**TASK PROMPT**
Reproduce the data in its entirety, exactly as supplied.

— START —

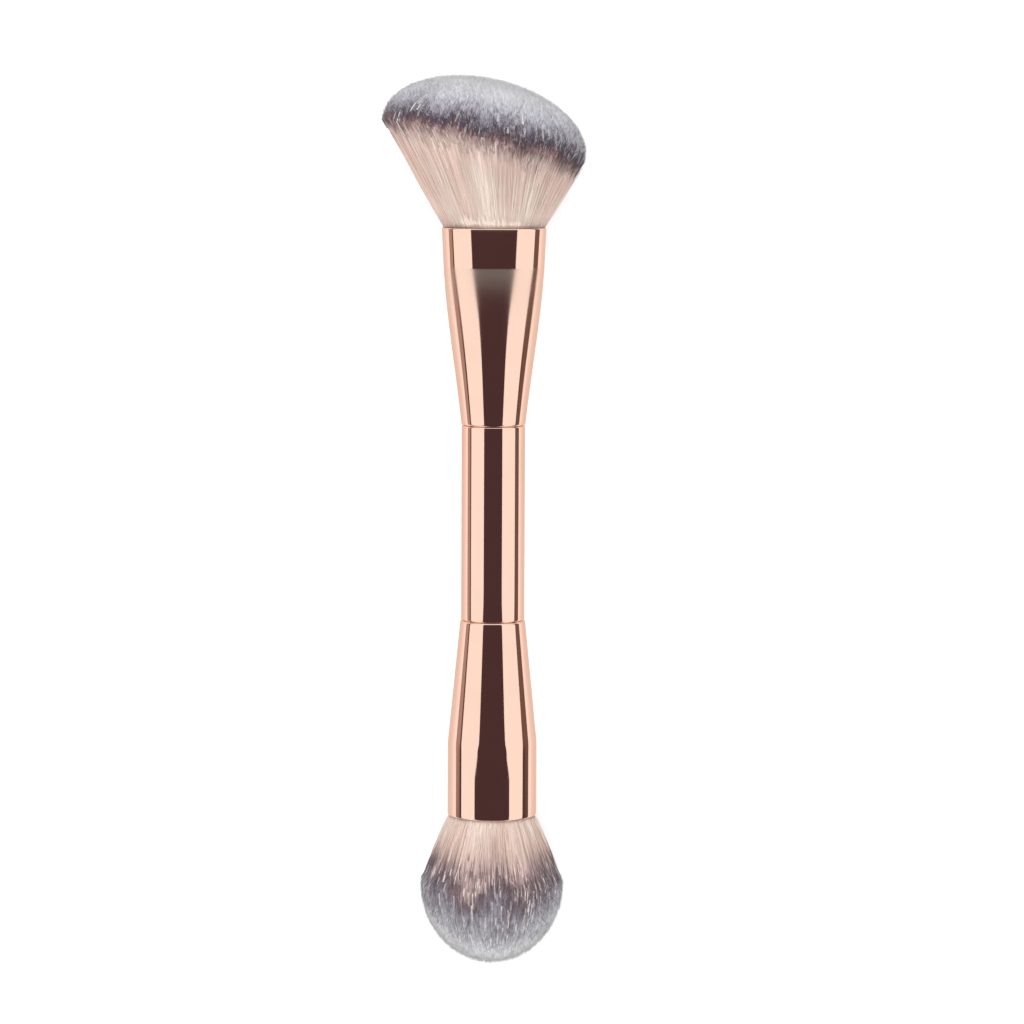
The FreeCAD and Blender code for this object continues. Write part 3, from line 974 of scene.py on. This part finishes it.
    def hairs(self, rng: np.random.Generator, material: bpy.types.Material, bunch: Bunch) -> None:
        """Makes one piece of many hairs, each a closed three-sided spike.

        Args:
            rng: Source of the random draws.
            material: The dyed hair.
            bunch: Which hairs.
        """
        paths = self.drawn_hairs(rng, bunch)
        count, steps, _ = paths.shape
        dye = self.dyed(rng, paths)
        lowest, spread = 0.12, 0.3
        pressed = lowest + spread * rng.random((count, 1)) - self.place.z
        paths[..., 2] = np.maximum(paths[..., 2], pressed)
        taper = np.sqrt(1 - np.linspace(0, 1, steps) ** 3)[:-1]
        radius = (bunch.radius * rng.uniform(0.75, 1.25, (count, 1)) * taper)[..., None, None]
        ahead = np.gradient(paths, axis=1)
        ahead /= np.linalg.norm(ahead, axis=2, keepdims=True)
        side = np.cross(ahead, [0, 0, 1.0])
        side /= np.linalg.norm(side, axis=2, keepdims=True)
        other = np.cross(ahead, side)
        angle = rng.uniform(0, 2 * math.pi, (count, 1, 1)) + np.arange(3) * 2 * math.pi / 3
        angle = angle[..., None]
        rings = paths[:, :-1, None] + radius * (np.cos(angle) * side[:, :-1, None]
                                                + np.sin(angle) * other[:, :-1, None])
        spikes = np.concatenate([rings.reshape(count, -1, 3), paths[:, -1:]], axis=1)
        pick = 0.5 + 0.2 * self.waves(paths[:, -1], Pattern.WARMTH) + rng.normal(0, 0.2, count)
        column = np.floor(np.clip(pick, 0, 0.999) * self.finish.columns)
        corners, counts, uv = self.spike_faces(steps, dye, column)
        add_piece(f"{self.name}_{bunch.tag}", self.node, self.place, spikes, corners, counts,
                  material, uv)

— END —

**EXERCISE OUTPUT**
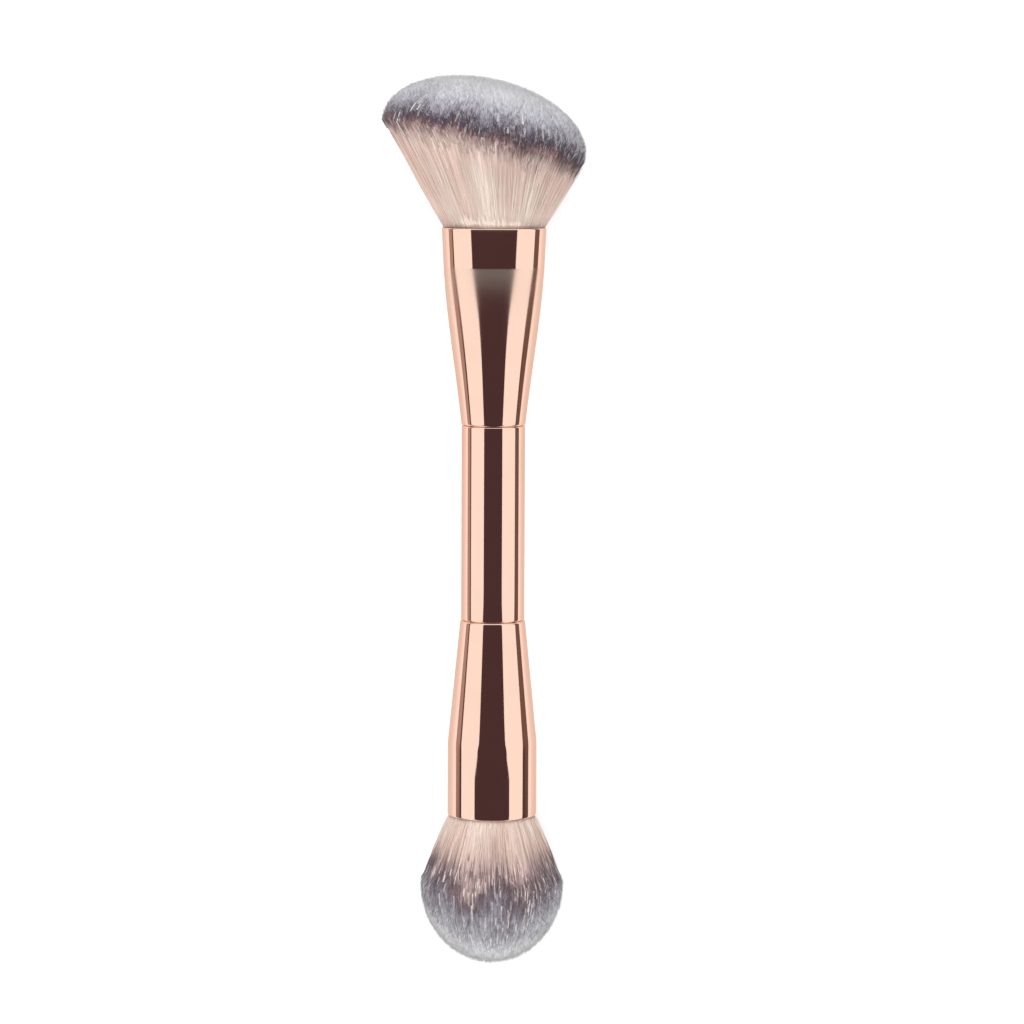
The FreeCAD and Blender code for this object continues. Write part 3, from line 974 of scene.py on. This part finishes it.
    def hairs(self, rng: np.random.Generator, material: bpy.types.Material, bunch: Bunch) -> None:
        """Makes one piece of many hairs, each a closed three-sided spike.

        Args:
            rng: Source of the random draws.
            material: The dyed hair.
            bunch: Which hairs.
        """
        paths = self.drawn_hairs(rng, bunch)
        count, steps, _ = paths.shape
        dye = self.dyed(rng, paths)
        lowest, spread = 0.12, 0.3
        pressed = lowest + spread * rng.random((count, 1)) - self.place.z
        paths[..., 2] = np.maximum(paths[..., 2], pressed)
        taper = np.sqrt(1 - np.linspace(0, 1, steps) ** 3)[:-1]
        radius = (bunch.radius * rng.uniform(0.75, 1.25, (count, 1)) * taper)[..., None, None]
        ahead = np.gradient(paths, axis=1)
        ahead /= np.linalg.norm(ahead, axis=2, keepdims=True)
        side = np.cross(ahead, [0, 0, 1.0])
        side /= np.linalg.norm(side, axis=2, keepdims=True)
        other = np.cross(ahead, side)
        angle = rng.uniform(0, 2 * math.pi, (count, 1, 1)) + np.arange(3) * 2 * math.pi / 3
        angle = angle[..., None]
        rings = paths[:, :-1, None] + radius * (np.cos(angle) * side[:, :-1, None]
                                                + np.sin(angle) * other[:, :-1, None])
        spikes = np.concatenate([rings.reshape(count, -1, 3), paths[:, -1:]], axis=1)
        pick = 0.5 + 0.2 * self.waves(paths[:, -1], Pattern.WARMTH) + rng.normal(0, 0.2, count)
        column = np.floor(np.clip(pick, 0, 0.999) * self.finish.columns)
        corners, counts, uv = self.spike_faces(steps, dye, column)
        add_piece(f"{self.name}_{bunch.tag}", self.node, self.place, spikes, corners, counts,
                  material, uv)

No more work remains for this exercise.